▶ **TASK GOAL**
How many lines of the data include the string "from"? State the number and nothing else.

------ MATERIALS PROVIDED ------

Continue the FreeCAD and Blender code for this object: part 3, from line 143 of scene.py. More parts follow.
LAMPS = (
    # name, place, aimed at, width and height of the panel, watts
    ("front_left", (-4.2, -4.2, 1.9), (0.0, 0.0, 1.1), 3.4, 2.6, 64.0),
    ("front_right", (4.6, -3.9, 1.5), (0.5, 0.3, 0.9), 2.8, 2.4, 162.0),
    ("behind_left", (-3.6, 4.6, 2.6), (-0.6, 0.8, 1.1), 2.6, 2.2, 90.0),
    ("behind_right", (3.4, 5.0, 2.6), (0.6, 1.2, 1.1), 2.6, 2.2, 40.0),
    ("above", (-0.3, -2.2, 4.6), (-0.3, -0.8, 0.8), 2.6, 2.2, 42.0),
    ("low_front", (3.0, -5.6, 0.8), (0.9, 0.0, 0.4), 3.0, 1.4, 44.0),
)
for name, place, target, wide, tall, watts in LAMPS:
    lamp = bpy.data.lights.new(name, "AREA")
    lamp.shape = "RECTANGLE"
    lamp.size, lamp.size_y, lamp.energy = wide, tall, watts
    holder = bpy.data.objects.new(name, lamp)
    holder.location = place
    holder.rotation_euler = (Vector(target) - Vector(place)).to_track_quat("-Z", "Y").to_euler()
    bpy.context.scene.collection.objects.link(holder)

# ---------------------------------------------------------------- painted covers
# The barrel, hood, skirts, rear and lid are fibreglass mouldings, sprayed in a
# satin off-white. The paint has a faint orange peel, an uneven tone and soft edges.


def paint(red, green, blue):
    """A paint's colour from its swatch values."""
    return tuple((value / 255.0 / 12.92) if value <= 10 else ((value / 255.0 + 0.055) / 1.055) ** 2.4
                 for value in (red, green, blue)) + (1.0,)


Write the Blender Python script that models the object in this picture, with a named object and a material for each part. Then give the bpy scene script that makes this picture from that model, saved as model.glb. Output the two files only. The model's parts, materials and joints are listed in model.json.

------

▶ **THE RESULT**
3